2006-05-15 Thread Atsuhito Kohda
Hi Greg, please stay reasonable.

On 15 May 2006 17:14:34 -0400, Greg Stark <[EMAIL PROTECTED]> wrote:

> What would you do with my "portable" document written for letter paper if all
> you have is A4 paper?

It's a bit unclear for me what you are really asking but generally 
it's no problem for me.

> Really, arguing that your bug is a feature is just unsightly. If what you

I guess it's more than a feature but a design (or philosophy?) of
TeX.  If fact, in a sense, one could say that there is no notion
of so-called papersize in TeX itself (of course there is in printer 
driver like dvips).

On 15 May 2006 13:35:49 -0400, Greg Stark <[EMAIL PROTECTED]> wrote:

> You
> would prefer eliminating /etc/papersize and having every package have its own
> configuration?

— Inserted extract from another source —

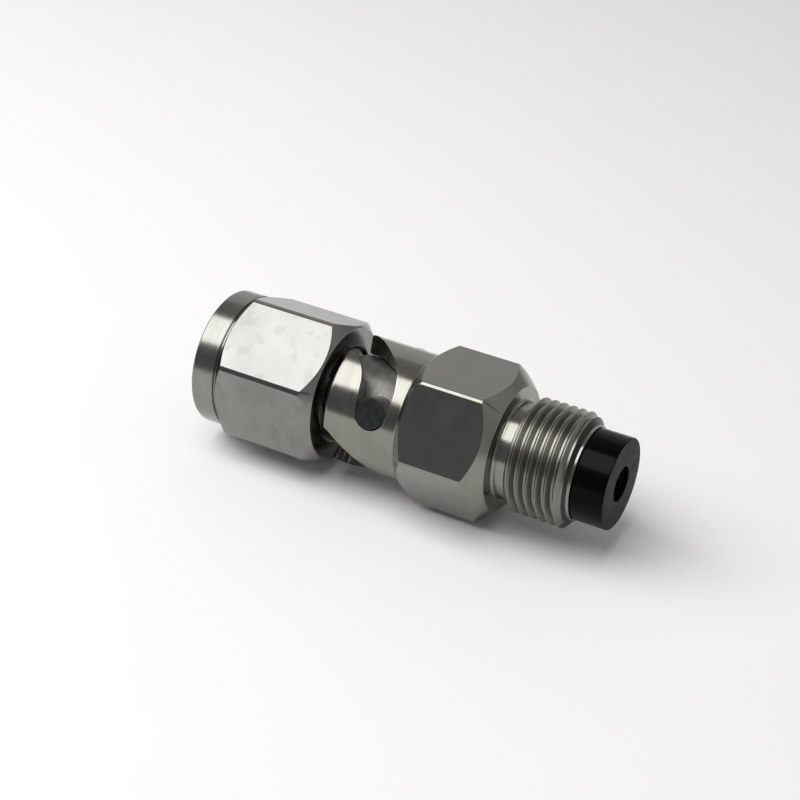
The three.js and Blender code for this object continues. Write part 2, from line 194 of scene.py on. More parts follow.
def turnPiece(name, stations, steps=144, closed=True, angle=2 * math.pi):
    # the profile is drawn above the axis and spun round X
    points = [(p.x * mm, 0, p.y * mm) for p in softCorners(stations)]
    piece = drawLine(name, points, closed)
    bpy.ops.mesh.spin(steps=steps, angle=angle, center=(0, 0, 0), axis=(1, 0, 0))
    if angle < 2 * math.pi:
        bpy.ops.mesh.select_all(action="DESELECT")
        bpy.ops.mesh.select_mode(type="EDGE")
        bpy.ops.mesh.select_non_manifold()
        bpy.ops.mesh.fill_holes(sides=0)
    tidyMesh()
    leaveEdit()
    return piece


def useModifier(piece, kind, **settings):
    pick(piece)
    modifier = piece.modifiers.new(kind.title(), kind)
    for key, value in settings.items():
        setattr(modifier, key, value)
    bpy.ops.object.modifier_apply(modifier=modifier.name)


def carve(piece, cutter, operation="DIFFERENCE"):
    useModifier(piece, "BOOLEAN", object=cutter, operation=operation, solver="MANIFOLD")
    bpy.data.objects.remove(cutter)


def turnAboutX(piece, degrees):
    pick(piece)
    piece.rotation_euler = (math.radians(degrees), 0, 0)
    bpy.ops.object.transform_apply(location=True, rotation=True, scale=True)


def copyTurned(piece, name, degrees):
    pick(piece)
    bpy.ops.object.duplicate(linked=False)
    copied = bpy.context.active_object
    copied.name = name
    turnAboutX(copied, degrees)
    return copied


def hexStock(flats, left, right, degrees=0):
    # hexagonal bar with corners at the front and back and a flat down, then turned
    deselectAll()
    bpy.ops.mesh.primitive_cylinder_add(
        vertices=6, radius=flats / math.sqrt(3) * mm, depth=(right - left) * mm,
        location=((left + right) / 2 * mm, 0, 0), rotation=(0, math.pi / 2, 0))
    stock = bpy.context.active_object
    bpy.ops.object.transform_apply(location=True, rotation=True, scale=True)
    turnAboutX(stock, degrees)
    return stock


def roundBar(radius, left, right, sides=96, y=0, z=0):
    deselectAll()
    bpy.ops.mesh.primitive_cylinder_add(
        vertices=sides, radius=radius * mm, depth=(right - left) * mm,
        location=((left + right) / 2 * mm, y * mm, z * mm), rotation=(0, math.pi / 2, 0))
    bar = bpy.context.active_object
    bpy.ops.object.transform_apply(location=True, rotation=True, scale=True)
    return bar


def threadGroove(rootRadius, openRadius, rootHalf, openHalf, left, turns, pitch):
    # the groove's section is screwed along X, and its two ends are closed
    section = [(-rootHalf, rootRadius), (-openHalf, openRadius),
               (openHalf, openRadius), (rootHalf, rootRadius)]
    points = [((left + x) * mm, r * mm, 0) for x, r in section]
    groove = drawLine("grooveCutter", points, closed=True)
    leaveEdit()
    useModifier(groove, "SCREW", axis="X", angle=2 * math.pi, screw_offset=pitch * mm,
                iterations=turns, steps=96, render_steps=96)
    edit(groove)
    bpy.ops.mesh.select_mode(type="EDGE")
    bpy.ops.mesh.select_non_manifold()
    bpy.ops.mesh.fill_holes(sides=0)
    tidyMesh()
    leaveEdit()
    return groove


def smoothPiece(piece, degrees=32):
    pick(piece)
    bpy.ops.object.shade_smooth_by_angle(angle=math.radians(degrees))
    useModifier(piece, "WEIGHTED_NORMAL", keep_sharp=True, weight=60)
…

Or having the user have to set the paper size on every 
> document?

It's clear for me that Frank didn't say such things.

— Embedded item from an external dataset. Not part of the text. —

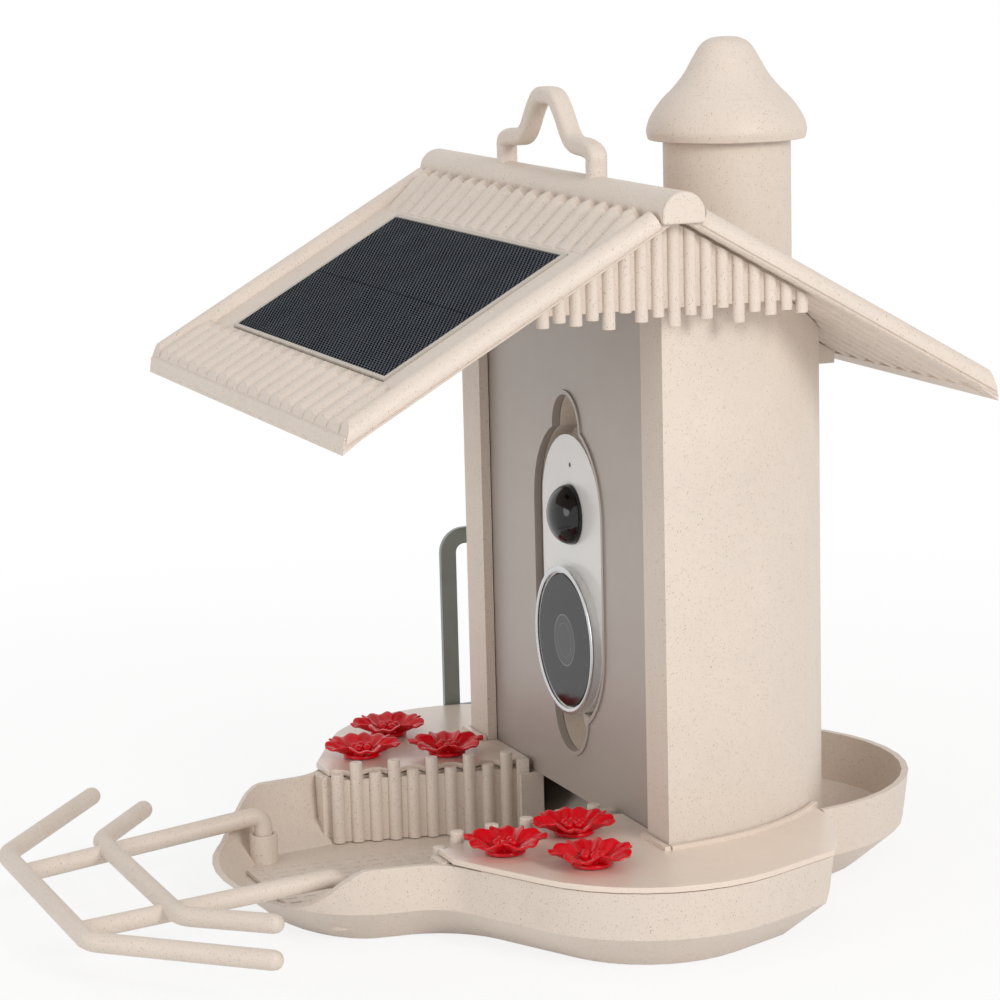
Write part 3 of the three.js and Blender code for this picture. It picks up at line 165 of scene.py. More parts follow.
def linked(name, data):  # a new object, alone in the selection
    piece = bpy.data.objects.new(name, data)
    bpy.context.collection.objects.link(piece)
    pick(piece)
    return piece


def drawn(name, points, edges=(), faces=()):  # a new mesh, left in edit mode with everything selected
    mesh = bpy.data.meshes.new(name)
    mesh.from_pydata(points, edges, faces)
    piece = linked(name, mesh)
    editAll(piece)
    return piece


def copied(piece, name, place=(0, 0, 0), turn=0):
    twin = piece.copy()
    twin.data = piece.data.copy()
    twin.name = name
    bpy.context.collection.objects.link(twin)
    twin.data.transform(Matrix.Translation(place) @ Matrix.Rotation(turn, 4, "Z"))
    return twin


def mirroredX(piece, name):
    twin = copied(piece, name)
    twin.data.transform(Matrix.Scale(-1, 4, (1, 0, 0)))
    twin.data.flip_normals()
    return twin


def block(x, y, z):  # each a pair of ends
    bpy.ops.mesh.primitive_cube_add(size=1, location=[sum(ends) / 2 for ends in (x, y, z)])
    piece = bpy.context.object
    piece.scale = [high - low for low, high in (x, y, z)]
    return settle(piece)


def rod(centre, radius, low, high, sides):
    bpy.ops.mesh.primitive_cylinder_add(vertices=sides, radius=radius, depth=high - low,
                                        location=(*centre, (low + high) / 2))
    return settle(bpy.context.object)


def turned(name, profile, centre, axis="Z", steps=64):  # profile: radius and distance along the axis
    along = Vector((0, 0, 1) if axis == "Z" else (0, 1, 0))
    points = [Vector(centre) + Vector((radius, 0, 0)) + along * reach for radius, reach in profile]
    piece = drawn(name, points, edges=[(i, i + 1) for i in range(len(points) - 1)])
    bpy.ops.mesh.spin(steps=steps, angle=math.tau, center=centre, axis=along)
    return outward(piece)


def profiled(name, outline, low, high):  # an outline of y and z pairs, pulled along x
    piece = drawn(name, [(low, y, z) for y, z in outline], faces=[list(range(len(outline)))])
    bpy.ops.mesh.extrude_region_move(TRANSFORM_OT_translate={"value": (high - low, 0, 0)})
    return outward(piece)


tube = {"sides": 6, "capTurns": (0, 0.25, 0.5, 0.8, 1.15, math.pi / 2), "leastEnd": 0.02, "legShare": 0.48}


def roundedEnds(trail, radius):  # half a ball at each end of a list of points and widths
    for end, beside in ((0, 1), (-1, -2)):
        tip = trail[end][0]
        inward = (trail[beside][0] - tip).normalized()
        caps = [(tip + inward * radius * (1 - math.cos(turn)), max(math.sin(turn), tube["leastEnd"]))
                for turn in tube["capTurns"]]
        trail = caps + trail[1:] if end == 0 else trail[:-1] + caps[::-1]
    return trail


def swept(name, points, radius=0, section=None):  # a round bar, or a section's loop, along the points
    curve = bpy.data.curves.new(name, "CURVE")
    curve.dimensions = "3D"
    spline = curve.splines.new("POLY")
    trail = [(Vector(p), 1.0) for p in points]
    if section:
        curve.bevel_mode = "OBJECT"
        curve.bevel_object = section
    else:
        trail = roundedEnds(trail, radius)
        curve.bevel_depth = radius
        curve.bevel_resolution = tube["sides"]
    spline.points.add(len(trail) - 1)
    for point, (spot, share) in zip(spline.points, trail):
        point.co = (*spot, 1)
        point.radius = share
    curve.use_fill_caps = True
    linked(name, curve)
    bpy.ops.object.convert(target="MESH")
    return outward(bpy.context.object)


def bent(points, radius, steps=8):  # a polyline whose corners are rounded
    spots = [Vector(p) for p in points]
    trail = [spots[0]]
    for before, corner, after in zip(spots, spots[1:], spots[2:]):
        back, onward = before - corner, after - corner
        half = back.angle(onward) / 2
        reach = min(radius / math.tan(half), tube["legShare"] * min(back.length, onward.length))
        start, end = corner + back.normalized() * reach, corner + onward.normalized() * reach
        for i in range(steps + 1):
            t = i / steps
            trail.append(start * (1 - t) ** 2 + corner * 2 * t * (1 - t) + end * t ** 2)
    trail.append(spots[-1])
    return trail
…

TeX is definitely not a system which can be explained with
debconf note (or something) nor can be used only by installing
tetex packages but need some learnings.

I only try to suggest some explanation to help a user who wonder
why /etc/papersize doesn't work for TeX by misunderstanding ;-)
and I think Ralf's proposal is good (at least good starting point).

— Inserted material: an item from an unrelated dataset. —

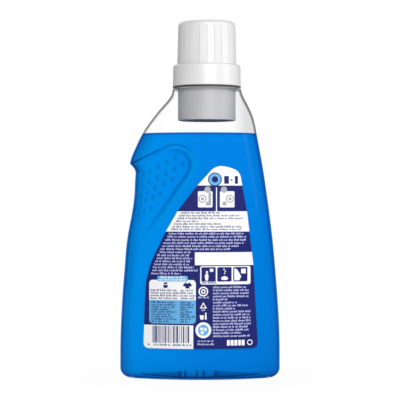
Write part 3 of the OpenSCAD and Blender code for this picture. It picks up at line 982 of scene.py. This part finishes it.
# %% [markdown]
# The cap is spun from its section: up the collar, over the cup and down again on the inside. Then the
# outer points of the cup are pulled in to make 24 flats, with a fine groove between each two, and the
# grooves are painted darker as painted shade.

# %% Cap
COLLAR_DROP = 0.65
CAP_Z = cap_low.z / MM - COLLAR_DROP
CUP_TOP = cap_high.z / MM
COLLAR_TOP = CAP_Z + 15.7
COLLAR_R = (cap_high.x - cap_low.x) / 2 / MM
COLLAR_EDGE = 1.5
COLLAR_BORE_R = 23.6
ROOF_Z = RIM_Z + 1.6
CUP_FOOT_R = 21.75
CUP_TOP_R = 20.9
CUP_EDGE = 3.0
CUP_WALL = 1.5
CUP_END = 1.3
FLATS = 24
FLAT_STEPS = 16
FLAT_DEPTH = 0.13
GROOVE_DEPTH = 0.34
GROOVE_HALF = 0.4
FLAT_FOOT = 0.6
FLAT_END = 3.7
EDGE_STEPS = 6


def round_edge(centre_r, centre_z, radius, falling=False):
    """Points round a quarter of a circle, from its side up to its top or the other way round."""
    turns = [math.pi / 2 * k / EDGE_STEPS for k in range(EDGE_STEPS + 1)]
    if falling:
        turns.reverse()
    return [(centre_r + radius * math.cos(a), centre_z + radius * math.sin(a)) for a in turns]


def cup_radius(z):
    return lerp(CUP_FOOT_R, CUP_TOP_R, (z - COLLAR_TOP) / (CUP_TOP - COLLAR_TOP))


def cap_section():
    flats_from, flats_to = COLLAR_TOP + FLAT_FOOT, CUP_TOP - FLAT_END
    sides = [flats_from, flats_from + 0.4] + spread(flats_from + 0.8, flats_to - 0.4, 5)
    sides += [flats_to - 0.4, flats_to]
    outer = [(COLLAR_R - 0.3, CAP_Z), (COLLAR_R, CAP_Z + 0.3)]
    outer += round_edge(COLLAR_R - 0.25 - COLLAR_EDGE, COLLAR_TOP - COLLAR_EDGE, COLLAR_EDGE)
    outer += [(CUP_FOOT_R + 0.4, COLLAR_TOP), (CUP_FOOT_R + 0.1, COLLAR_TOP + 0.1),
              (CUP_FOOT_R, COLLAR_TOP + 0.4)]
    outer += [(cup_radius(z), z) for z in sides]
    outer += round_edge(CUP_TOP_R - CUP_EDGE, CUP_TOP - CUP_EDGE, CUP_EDGE) + [(0, CUP_TOP)]
    roof = CUP_TOP - CUP_END
    inner_edge = CUP_EDGE - CUP_WALL / 2
    edge_r = CUP_TOP_R - CUP_WALL - inner_edge
    inner = [(0, roof)] + round_edge(edge_r, roof - inner_edge, inner_edge, True)
    inner += [(cup_radius(ROOF_Z) - CUP_WALL, ROOF_Z), (COLLAR_BORE_R, ROOF_Z),
              (COLLAR_BORE_R, CAP_Z + 0.3), (COLLAR_BORE_R + 0.3, CAP_Z), (COLLAR_R - 0.3, CAP_Z)]
    return outer + inner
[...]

On Mon, 15 May 2006 09:35:20 +0200, Ralf Stubner wrote:

> I could imagine some smaller changes, though:
> 
> . tetex-bin, README.Debian, '2.1.3. What is configured where?':
>   Mention default paper size as one of the things configured via
>   texconfig(-sys).
> 
> . NEWS.Debian: besides updmap-sys and fmtutil-sys also metion
>   texconfig-sys. Refer to TETEXDOC for the upstream release notes. 
>   [I don't know how to do this properly, since NEWS.Debian already
>   contains a part 'NEWS in teTeX version 3.0'. Can we change that part?
>   Add a 'Further NEWS in teTeX version 3.0' part?]
> 
> . Maybe add a part 'What is not documented here' to tetex-bin's
>   README.Debian: 
> - (La)TeX usage (mention TeX FAQ and the introductions in there)
> - teTeX in general (refer to TETEXDOC)

also I think 

On Mon, 15 May 2006 18:51:59 +0200, Frank Küster wrote:

> A program that is designed to handle different paper sizes on
> a document-per-document basis should not assume some system-wide
> default.  This will only confuse things.  

this kind of generic explanation of TeX would be also necessary.


Regards,2006-5-16(Tue)



Bug#225833: Letter vs A4 again

2006-05-15 Thread Norbert Preining
On Mon, 15 Mai 2006, Greg Stark wrote:
> What would you do with my "portable" document written for letter paper if all
> you have is A4 paper?

This is something *COMPLETELY* different. PLease get it!!! If you use
letter paper and produce a document in letter paper, I can still print
it on physical A4 paper if I don't have physical letter paper at hand.
But I can as well go to a shop and by letter paper.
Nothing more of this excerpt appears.